Do you expect Air India’s privatisation this financial year?

That is the target.

The NITI Aayog in its action plan has said underemployment is a bigger problem than economic growth. If so, what should the government do for job creation?

The focus has to be on promoting employment-sensitive sectors. The NITI Aayog has set up a task force on employment and export.

What we have found in our first couple of meetings is that there is much more policy focus on this direction.

Second, there could be a great boost to the low-cost housing sector. The government is already committed to this.

The third would be to look at the National Apprenticeship Promotion Scheme again, to make it more attractive to the rivate sector.

Fourth, the government should take large investment projects on an EPC (engineering, procurement, construction) basis, to crowd in private investments.

Is automation coming in the way of job creation and Make in India?

I don’t like this trade-off. Automation is required to make Indian firms globally competitive. Automation in one industry always makes available job opportunities in others.

When (late prime minister) Rajiv Gandhi brought in computers and laptops in the late 1980s, this (alleged) trade-off was cited.

Your expectations from the Reserve Bank’s monetary policy review, with inflation within the stipulated range and economic growth dwindling?

My wish would be that it would reduce the rates but I expect it would hold these and take a softer policy stance, going forward. There is a difference between my wish and my expectation.

Why is there such a difference?

I think the RBI will hold the rates because it believes food prices are on a rise, petroleum prices, too, and developed economies might tighten their monetary stance.

It does not want outflow of capital.

However, I wish it would cut the rates because I think petroleum prices will not rise any further, the monsoon is over and so we will see food inflation declining, and lower interest rates would help weaken the rupee, always a good thing for India.

With the current account deficit rising at a steep clip, we can arrest it by weakening the rupee. Those are my arguments for lowering rates.

But, there is the other side, too, on which the central bank will base its arguments for holding on to the rates.

The monsoon is below normal this year. Will that affect food prices?

Only four regions had deficient rains, including Vidarbha, parts of Punjab and Haryana. The rest of the country had a normal monsoon. I don’t think that would raise food inflation.

You have said the government should allow foreign direct investment in multi-brand retailing.
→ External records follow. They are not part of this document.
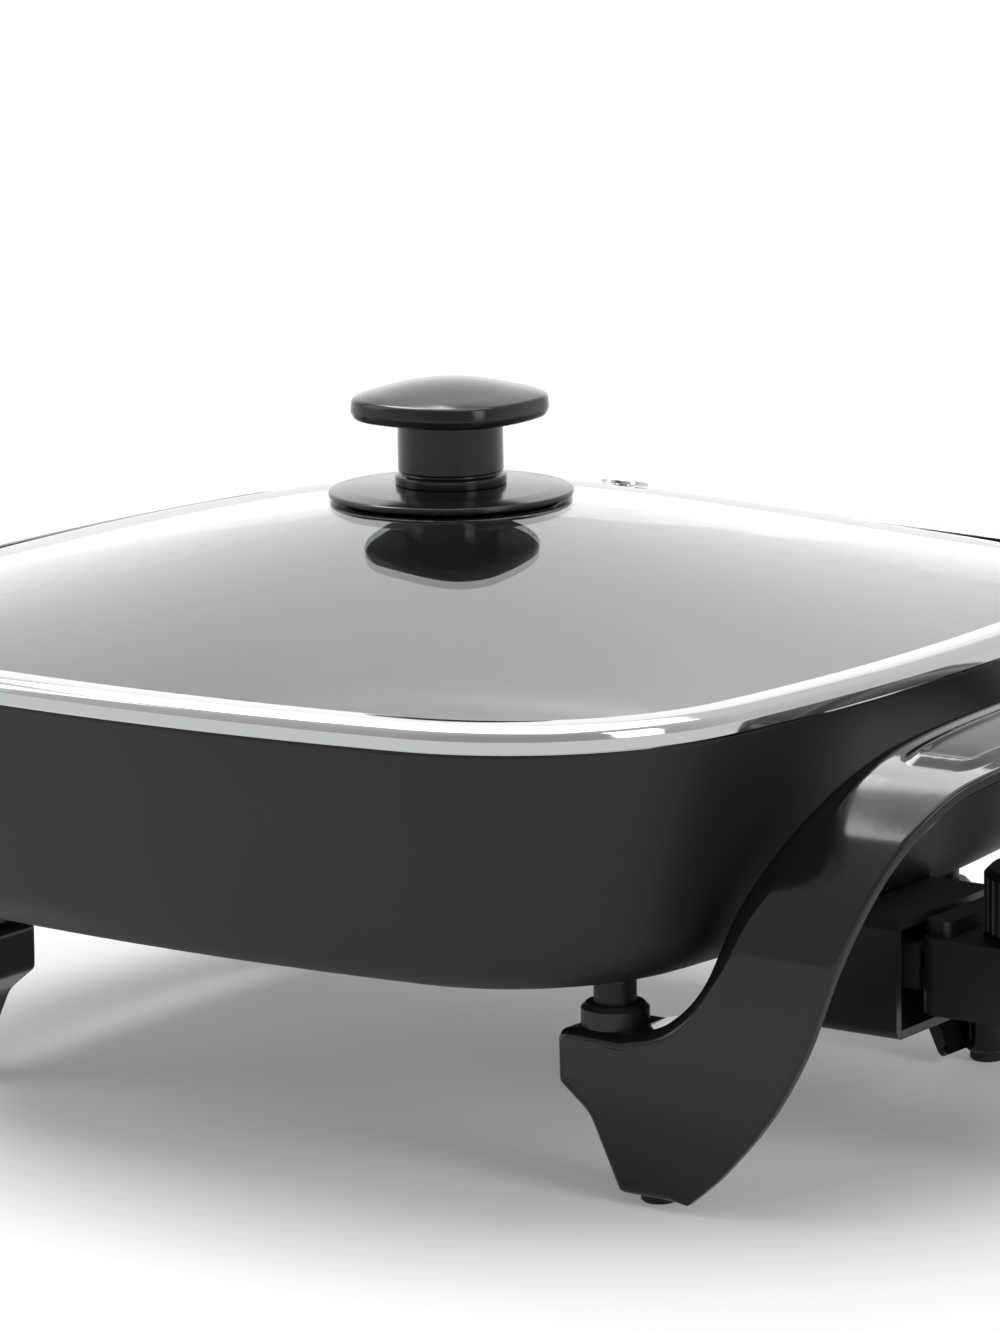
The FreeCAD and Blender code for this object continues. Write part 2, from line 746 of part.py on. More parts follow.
def make_guard():
    """The box round the socket, cut to the pan's underside, with two screwed ears."""
    side = ("-guard_half", "guard_half")
    outside = soft_edges("guard_outside", block("guard_box", ("guard_back_x", "guard_mouth_x"),
                                                side, ("guard_z", "guard_top")),
                         "guard_round", runs_along("x"))
    inside = block("guard_inside", ("guard_back_x - 1", "guard_mouth_x + 1"),
                   ("-guard_half + guard_wall", "guard_half - guard_wall"),
                   ("guard_z + guard_wall", "guard_top - guard_wall"))
    pieces = [cut("guard_tube", outside, inside)]
    for name, sign in (("left", "-"), ("right", "")):
        low, high = (("guard_half - guard_wall", "ear_y") if sign == ""
                     else ("-ear_y", "-guard_half + guard_wall"))
        pieces.append(rod(f"ear_round_{name}", "ear_radius", "ear_thickness",
                          "ear_x", f"{sign}ear_y", "ear_z"))
        pieces.append(block(f"ear_arm_{name}", ("ear_x - ear_radius", "guard_back_x + 4"),
                            (low, high), ("ear_z", "ear_z + ear_thickness")))
    solid = fuse("guard_whole", pieces)
    holes = [rod(f"ear_hole_{name}", "screw_radius + screw_gap", "ear_thickness + 2",
                 "ear_x", f"{sign}ear_y", "ear_z - 1") for name, sign in (("left", "-"), ("right", ""))]
    holes.append(formed("pan_clearance", pan_clearance()))
    export(cut("socket_guard", solid, fuse("guard_cuts", holes)))
    screw = turned("guard_screw_one", screw_section("ear_z", "pan_base_z + 2"))
    place(screw, "ear_x", "ear_y")
    export(pair("guard_screws", screw, Vector(0, 1, 0)))


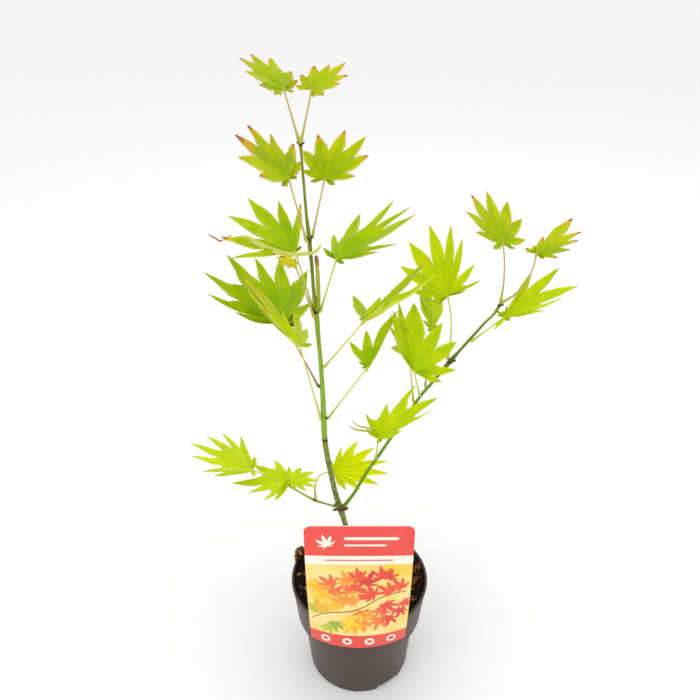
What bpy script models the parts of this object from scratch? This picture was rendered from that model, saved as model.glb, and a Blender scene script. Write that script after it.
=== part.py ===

I have always said that. I will continue to maintain that. that not be a difficult political call for a BJP government?

I don’t think so. In any case, that is the existing law and now the states should charge up, as that will create good quality jobs that are needed and modernise the retail sector.

Demonetisation and the Goods and Services Tax (GST) are two disruptions that have taken a toll on economic growth.

I don’t think these are disruptions. These are remarkable structural reforms. These will have a very positive impact on the economy.

How long will their (adverse) impact last?

I think it’s over.

But, August GST collections had slightly dipped, compared to those in July.

In any other country, the collections in August would have been called stable -- Rs 90,669 crore (Rs 906.69 billion) against Rs 94,063 crore (Rs 940.63 billion) in July.

You have been calling for privatisation of banks. But, public sector banks were lauded for providing a cushion to the economy when the global financial crisis had a ripple impact on India.

By retaining 49 per cent of equity, that particular feature would remain with the government.

A senior politician has taken on this government, saying 5.7 per cent economic growth in the first quarter of this financial year means only 3.7 per cent in the older GDP series. Do you agree?

I can’t say this unless the ministry of statistics comes out with back-series GDP figures. There is (currently) no basis for this (criticism). I really can’t comment on this.